A number of alternative routes have been commercialized over the last two decades and more are claimed to be close to commercialization.  These new routes range from using new feedstocks, such as isobutylene, ethylene, or even methylacetylene to developing techniques for recycling the HCN and/or the ammonium bisulfate.  The Figure below summarizes the major chemistries and routes to MMA.

Routes to MMA

Routes to MMA


Six commercial process routes to MMA may be distinguished amongst current commercial operating plants and these are discussed in the report.

  • The ACH route: The acetone cyanohydrin (ACH) route, starting from acetone and hydrogen cyanide (HCN) or from purchased acetone cyanohydrin and proceeding via dehydration, hydrolysis, and esterification to MMA.
  • The "i-C 4" route: Two-stage gas-phase oxidation of isobutylene (or tertiary-butyl alcohol (TBA)) to methacrylic acid (MAA), followed by esterification.  Such processes are operating commercially in the Far East.

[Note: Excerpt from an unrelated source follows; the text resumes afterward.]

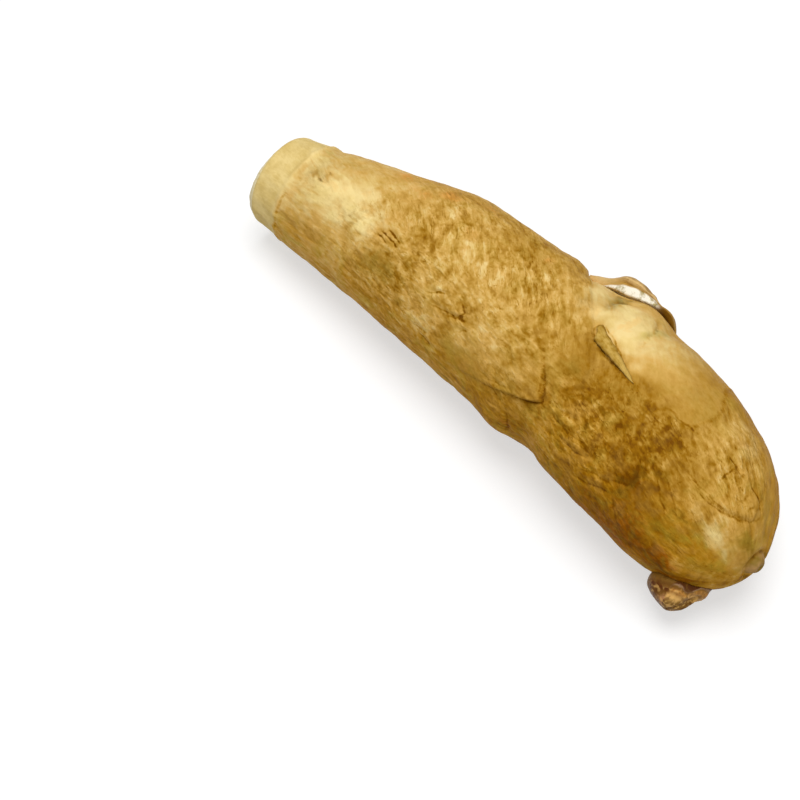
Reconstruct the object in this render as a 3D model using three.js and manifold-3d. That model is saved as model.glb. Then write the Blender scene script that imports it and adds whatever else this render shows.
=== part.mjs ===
// Arrowroot tuber: one swollen underground stem, lying on its side as it was dug and cut.
// Millimetres. +X runs from the cut stem end to the growing tip and +Z is up. The underside is
// pressed flat along a narrow strip at z = 0, and the origin is the middle of that strip.
import * as THREE from 'three';
import { mergeVertices } from 'three/addons/utils/BufferGeometryUtils.js';
import Module from 'manifold-3d';

const wasm = await Module();
wasm.setup();

// ---- Driving dimensions (mm, degrees) ----

// The stem is lofted through stations this far apart. "Along" is counted from the cut end.
const STATION = 16;
const SIDE = [-10, -7.1, -4, -1.6, -0.2, 0.2, 0.6, 0.8, -0.6, -4, -8]; // sideways place of the axis
const HALF_WIDTH = [12.8, 15.2, 17.8, 20.2, 21.2, 21.6, 22, 22.8, 22, 20, 17.4];
const LIFT = [3, 2, 1, 0.3, 0, 0, 0, 0, 0, 0.4, 1.2]; // underside above the resting surface
const LENGTH = STATION * (SIDE.length - 1);
const ORIGIN_ALONG = LENGTH / 2;
const HEIGHT_RATIO = 0.93; // a section is a little lower than it is wide
const FLATTENING = 0.8; // depth pressed flat where the underside rests

// The growing tip closes in a blunt dome, and the cut rim is slightly rounded.
const TIP_START = 135;
const TIP_BLUNTNESS = 2.25;
const CUT_RIM = 1.4;
const CUT_SLANT = { reach: 1, toward: -20, fade: 12 }; // the cut leans outwards at this turn

// Mesh fineness: facets round a section, sections along the stem, sections round the tip.
const FACETS = 44;
const SECTIONS = 62;
const TIP_SECTIONS = 13;

// Where the skin is peeled from the cut end, its edge stands up as a thin ring.
const PEEL = { along: 8.8, rise: 0.5, width: 0.9 };

// Scale leaves grow towards the tip and press flat on the stem. Each leaves a pointed edge:
// the place of its point, how fast the edge falls back above and below it (mm per square
// degree), how far it runs on each side (degrees), the height of its step and how it fades.
const SCALE_EDGES = [
  { along: 101.5, around: -54, above: 0.0107, below: 0.074, runAbove: 26, runBelow: 12, rise: 1, reach: 12 },
  { along: 154.3, around: 18, above: 0.012, below: 0.0055, runAbove: 26, runBelow: 34, rise: 0.4, reach: 8 },
];
const STEP_WIDTH = 2; // half the length over which a scale edge steps down

// Broad swellings and hollows of the stem: place, half length (mm), half spread (degrees), height.
const SWELLINGS = [
  { along: 90, around: -104, length: 5.5, spread: 26, rise: 1.1 }, // ledge low on the front
  { along: 100.5, around: -104, length: 4.8, spread: 26, rise: -1.5 },
  { along: 122, around: -108, length: 4, spread: 26, rise: 0.4 },
  { along: 103, around: 24, length: 6, spread: 30, rise: 0.5 }, // smooth young skin, first internode
  { along: 110, around: 32, length: 2.2, spread: 34, rise: -0.5 }, // the ring between the two
  { along: 122, around: 28, length: 9, spread: 30, rise: 0.5 }, // second internode
  { along: 134, around: 30, length: 2.4, spread: 32, rise: -0.5 },
  { along: 12, around: 40, length: 2.5, spread: 50, rise: -0.5 }, // just behind the peeled ring
  { along: 32, around: 62, length: 10, spread: 40, rise: -0.4 },
  { along: 51, around: 62, length: 4, spread: 30, rise: 0.4 },
  { along: 80, around: 58, length: 5, spread: 32, rise: 0.7 }, // before the root of the side scale
  { along: 157, around: 80, length: 3, spread: 45, rise: -0.8 },
  { along: 62, around: -150, length: 9, spread: 40, rise: 0.5 },
  { along: 44, around: 130, length: 8, spread: 45, rise: 0.5 },
  { along: 78, around: 120, length: 7, spread: 40, rise: -0.5 },
];

// Side bud near the tip, low on the front, and the round scar of the shoot at the very tip.
const BUD = { along: 148.8, side: -16, height: 10.6, radius: 6.8, thickness: 5.6, reach: 7.4 };
const BUD_TURN = { yaw: -76, dip: 14 }; // degrees away from +X, and below level
const SHOOT_SCAR = { side: -4, height: 17, radius: 3.2, reach: 1.3 };

// A dry scale leaf peels off the far side: it springs from the back and its free rim stands up.
const SIDE_SCALE = {
  start: 83.5, end: 109.5, root: 101, rim: 57, // along, along, degrees around, degrees around
  clearance: 0.45, thickness: 0.6,
  stand: [0, 1.6, 3.8, 3.9, 2.8, 2.3, 0], // height of the rim at equal steps of its length
};

// A narrow strip of a torn scale leaf stays on the top: it tapers and its edges curl up.
const TORN_SCALE = {
  start: 100.5, end: 118, startAround: 4, endAround: -10,
  width: 3.2, endWidth: 0.8, clearance: 0.45, thickness: 0.6, curl: 0.5,
};

// ---- The stem's own coordinates ----

// A smooth curve through equally spaced values, read at a share of its length from 0 to 1.
function smooth(values) {
  const points = values.map((value, i) => new THREE.Vector3(i, value, 0));
  const curve = new THREE.CatmullRomCurve3(points, false, 'catmullrom', 0.5);
  return (share) => curve.getPoint(THREE.MathUtils.clamp(share, 0, 1)).y;
}
const sideCurve = smooth(SIDE);
const widthCurve = smooth(HALF_WIDTH);
const liftCurve = smooth(LIFT);
const sideAt = (along) => sideCurve(along / LENGTH);
const halfWidthAt = (along) => widthCurve(along / LENGTH);
const liftAt = (along) => liftCurve(along / LENGTH);

const radians = THREE.MathUtils.degToRad;
const bell = (x) => Math.exp(-x * x);

// Signed difference between two directions round the stem, in degrees.
function turnBetween(a, b) {
  return ((a - b + 540) % 360) - 180;
}

// The share of the full section left at a place along the stem, as the tip closes.
function tipShare(along) {
  const k = THREE.MathUtils.clamp((along - TIP_START) / (LENGTH - TIP_START), 0, 1);
  return (1 - k ** TIP_BLUNTNESS) ** (1 / TIP_BLUNTNESS);
}

// How far one pressed scale leaf raises the skin: a step at its edge, fading back from it.
function scaleEdgeRise(edge, along, around) {
  const turn = turnBetween(around, edge.around);
  const bow = turn > 0 ? edge.above : edge.below;
  const behind = edge.along - bow * turn * turn - along;
  const run = turn > 0 ? edge.runAbove : edge.runBelow;
  const step = THREE.MathUtils.smoothstep(behind, -STEP_WIDTH, STEP_WIDTH);
  return edge.rise * step * Math.exp(-Math.max(behind, 0) / edge.reach) * bell(turn / run);
}

function swellingRise(form, along, around) {
  const turn = turnBetween(around, form.around);
  return form.rise * bell((along - form.along) / form.length) * bell(turn / form.spread);
}

// Height of the skin over the plain lofted stem.
function relief(along, around) {
  let rise = PEEL.rise * bell((along - PEEL.along) / PEEL.width);
  for (const edge of SCALE_EDGES) rise += scaleEdgeRise(edge, along, around);
  for (const form of SWELLINGS) rise += swellingRise(form, along, around);
  return rise;
}

// A point of the stem. share is 0 on the axis and 1 on the skin; around is 0 on top and grows
// towards +Y; out is the distance beyond the skin.
function stemPoint(along, around, share, out) {
  const side = sideAt(along);
  const slope = (sideAt(along + 0.2) - sideAt(along - 0.2)) / 0.4;
  const acrossLength = Math.hypot(1, slope);
  const halfWidth = halfWidthAt(along);
  const halfHeight = halfWidth * HEIGHT_RATIO;
  const middle = halfHeight + liftAt(along) - FLATTENING;
  const across = (halfWidth * share + out) * Math.sin(radians(around));
  const upward = (halfHeight * share + out) * Math.cos(radians(around));
  const lean = share * Math.cos(radians(around - CUT_SLANT.toward)) * bell(along / CUT_SLANT.fade);
  return new THREE.Vector3(
    along - ORIGIN_ALONG - CUT_SLANT.reach * lean - (across * slope) / acrossLength,
    side + across / acrossLength,
    Math.max(middle + upward, 0),
  );
}

// ---- Solids ----

function toSolid(geometry) {
  const bare = geometry.clone();
  bare.deleteAttribute('normal');
  bare.deleteAttribute('uv');
  const merged = mergeVertices(bare, 1e-4);
  return new wasm.Manifold(new wasm.Mesh({
    numProp: 3,
    vertProperties: new Float32Array(merged.attributes.position.array),
    triVerts: new Uint32Array(merged.index.array),
  }));
}

function toGeometry(solid) {
  const mesh = solid.getMesh();
  const geometry = new THREE.BufferGeometry();
  geometry.setAttribute('position', new THREE.BufferAttribute(mesh.vertProperties, 3));
  geometry.setIndex(new THREE.BufferAttribute(mesh.triVerts, 1));
  geometry.computeVertexNormals();
  return geometry;
}

// Moves every vertex of a geometry to the point that place gives for it.
function bend(geometry, place) {
  const position = geometry.attributes.position;
  const vertex = new THREE.Vector3();
  for (let i = 0; i < position.count; i += 1) {
    vertex.fromBufferAttribute(position, i);
    position.setXYZ(i, ...place(vertex).toArray());
  }
  return geometry;
}

// The half section of a straight stem of radius 1, from the cut face round to the tip.
function stemProfile() {
  const profile = [new THREE.Vector2(0, 0), new THREE.Vector2(0.5, 0), new THREE.Vector2(0.92, 0)];
  profile.push(new THREE.Vector2(0.975, CUT_RIM * 0.3));
  for (let i = 0; i < SECTIONS; i += 1) {
    profile.push(new THREE.Vector2(1, THREE.MathUtils.lerp(CUT_RIM, TIP_START, i / SECTIONS)));
  }
  for (let i = 0; i < TIP_SECTIONS; i += 1) {
    const closing = (Math.PI / 2) * (i / TIP_SECTIONS);
    const along = TIP_START + (LENGTH - TIP_START) * Math.sin(closing) ** (2 / TIP_BLUNTNESS);
    profile.push(new THREE.Vector2(tipShare(along), along));
  }
  profile.push(new THREE.Vector2(0, LENGTH));
  return profile;
}

function stem() {
  const lathe = new THREE.LatheGeometry(stemProfile(), FACETS);
  return toSolid(bend(lathe, (vertex) => {
    const share = Math.hypot(vertex.x, vertex.z);
    const around = THREE.MathUtils.radToDeg(Math.atan2(-vertex.x, vertex.z));
    const out = relief(vertex.y, around) * THREE.MathUtils.smoothstep(share, 0, 0.9);
    return stemPoint(vertex.y, around, share, out);
  }));
}

// A blunt bud: a dome on a short neck, rooted inside the stem.
function bud() {
  const { along, side, height, radius, thickness, reach } = BUD;
  const outline = new THREE.SplineCurve([
    new THREE.Vector2(radius * 0.94, -reach * 0.9),
    new THREE.Vector2(radius * 0.92, -reach * 0.2),
    new THREE.Vector2(radius, reach * 0.25),
    new THREE.Vector2(radius * 0.8, reach * 0.72),
    new THREE.Vector2(radius * 0.3, reach * 0.97),
  ]).getPoints(9);
  const profile = [new THREE.Vector2(0, -reach * 0.9), ...outline, new THREE.Vector2(0, reach)];
  const geometry = new THREE.LatheGeometry(profile, 20);
  geometry.rotateZ(-Math.PI / 2);
  geometry.scale(1, 1, thickness / radius);
  geometry.rotateY(radians(BUD_TURN.dip));
  geometry.rotateZ(radians(BUD_TURN.yaw));
  geometry.translate(along - ORIGIN_ALONG, side, height);
  return toSolid(geometry);
}

// The round scar of the old shoot: a low button on the very tip.
function shootScar() {
  const { side, height, radius, reach } = SHOOT_SCAR;
  const profile = [
    new THREE.Vector2(0, -3),
    new THREE.Vector2(radius * 1.1, -3),
    new THREE.Vector2(radius, reach * 0.5),
    new THREE.Vector2(radius * 0.8, reach),
    new THREE.Vector2(0, reach * 0.8),
  ];
  const geometry = new THREE.LatheGeometry(profile, 18);
  geometry.rotateZ(-Math.PI / 2);
  geometry.translate(LENGTH - ORIGIN_ALONG - 0.6, side, height);
  return toSolid(geometry);
}

// A thin leaf lying over the stem. place gives, for a share of its length and of its width,
// the spot on the stem as [along, around, out], and the leaf's thickness is added outwards.
function leaf(place, thickness, lengthSteps, widthSteps) {
  const block = new THREE.BoxGeometry(1, 1, 1, lengthSteps, widthSteps, 1);
  return toSolid(bend(block, (vertex) => {
    const [along, around, out] = place(vertex.x + 0.5, vertex.y + 0.5);
    return stemPoint(along, around, 1, relief(along, around) + out + (vertex.z + 0.5) * thickness);
  }));
}

function sideScale() {
  const { start, end, root, rim, clearance, thickness, stand } = SIDE_SCALE;
  const standAt = smooth(stand);
  return leaf((length, width) => {
    const taper = Math.sin(Math.PI * Math.min(0.12 + length * 0.88, 1)) ** 0.5;
    const along = THREE.MathUtils.lerp(start, end, length);
    const spread = (root - rim) * (0.35 + 0.65 * taper);
    const fromRoot = 1 - width;
    const out = clearance + standAt(length) * Math.sin((Math.PI / 2) * fromRoot);
    return [along, root - spread * fromRoot, out];
  }, thickness, 18, 8);
}

function tornScale() {
  const { start, end, startAround, endAround, width, endWidth, clearance, thickness, curl } = TORN_SCALE;
  return leaf((length, across) => {
    const along = THREE.MathUtils.lerp(start, end, length);
    const halfTurn = THREE.MathUtils.radToDeg(
      THREE.MathUtils.lerp(width, endWidth, length) / 2 / halfWidthAt(along),
    );
    const offset = 2 * across - 1;
    const around = THREE.MathUtils.lerp(startAround, endAround, length ** 0.8) + offset * halfTurn;
    return [along, around, clearance + curl * offset * offset];
  }, thickness, 14, 4);
}

// ---- Assembly ----

function piece(name, solid, colour, roughness) {
  const material = new THREE.MeshStandardMaterial({ color: colour, roughness, metalness: 0 });
  const mesh = new THREE.Mesh(toGeometry(solid), material);
  mesh.name = name;
  return mesh;
}

const tuber = new THREE.Group();
tuber.add(piece('tuber', stem().add(bud()).add(shootScar()), 0xc09550, 0.6));
tuber.add(piece('side_scale', sideScale(), 0xc9a26c, 0.5));
tuber.add(piece('torn_scale', tornScale(), 0xb48a48, 0.6));

export default tuber;
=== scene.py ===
# Arrowroot tuber: its looks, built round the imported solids, in metres.
# +X runs from the cut stem end to the growing tip and +Z is up. Places on the stem are given as
# "along", in mm from the cut end, and "around", in degrees, 0 on top and growing towards +Y.
import itertools
import math

import bpy
import numpy as np
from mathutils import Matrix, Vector


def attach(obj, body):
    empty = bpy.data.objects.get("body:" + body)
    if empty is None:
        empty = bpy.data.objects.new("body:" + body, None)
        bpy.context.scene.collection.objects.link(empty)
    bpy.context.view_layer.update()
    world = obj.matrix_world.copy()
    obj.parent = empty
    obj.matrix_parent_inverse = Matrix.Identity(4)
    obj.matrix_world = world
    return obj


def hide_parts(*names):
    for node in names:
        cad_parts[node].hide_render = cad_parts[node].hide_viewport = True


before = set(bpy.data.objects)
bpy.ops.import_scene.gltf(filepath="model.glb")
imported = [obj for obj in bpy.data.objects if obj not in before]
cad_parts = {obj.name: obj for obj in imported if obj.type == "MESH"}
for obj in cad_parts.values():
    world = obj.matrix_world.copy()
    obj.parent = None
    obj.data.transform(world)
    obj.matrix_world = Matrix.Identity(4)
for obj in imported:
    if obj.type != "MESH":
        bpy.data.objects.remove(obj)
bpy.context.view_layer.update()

MM = 0.001
FAR = 1e3  # mm, further than anything on the tuber

# ---- Shapes, in mm and degrees: the stem has the same driving values as the solids ----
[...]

The conventional two-stage gas-phase oxidation of isobutylene is very similar technically to the gas-phase oxidation of TBA and these processes are therefore considered together in this report, with a separate cost of production estimate to show when isobutylene and TBA are economically equivalent. 
  • The BASF route: Hydroformylation of ethylene to propionaldehyde, condensation with formaldehyde to methacrolein, followed by oxidation and esterification.  The first and only company to commercialize this route is BASF.  
  • The Asahi Chemical "Direct Metha" route: A process in which isobutylene (or TBA) is first oxidized in the gas phase to methacrolein.  The methacrolein is recovered as liquid, mixed with methanol, and then oxidized with air in the liquid phase over a Pd/Pb catalyst with simultaneous esterification to MMA.  
  • The "MGC" or Mitsubishi route: A recycle version of the ACH route in which ACH is made as usual from acetone and HCN and is then hydrolyzed to alpha-hydroxyisobutyramide, which is reacted with carbon monoxide and methanol under pressure to yield formamide and methyl-alpha-hydroxyisobutyrate.  The latter compound is dehydrated to MMA, while the co-product formamide is dehydrated to HCN for recycle.   Mitsubishi Gas Chemicals (MGC) developed this route.   One commercial plant is operating in Japan.
  • The Lucite (formerly INEOS) “Alpha” Process: relies on combined carbonylation and esterification of ethylene to methyl propionate.  The methyl propionate is reacted with formaldehyde under almost anhydrous conditions to form methyl methacrylate.  A flow‑sheet has been developed based on patents to allow for removal of water from feed formalin, recovery of unreacted formaldehyde, separation, the recycle of a large stream of methyl propionate plus methanol and the purification of MMA product and of byproduct propionic acid.   One commercial plant is operating in Singapore and another is being planned.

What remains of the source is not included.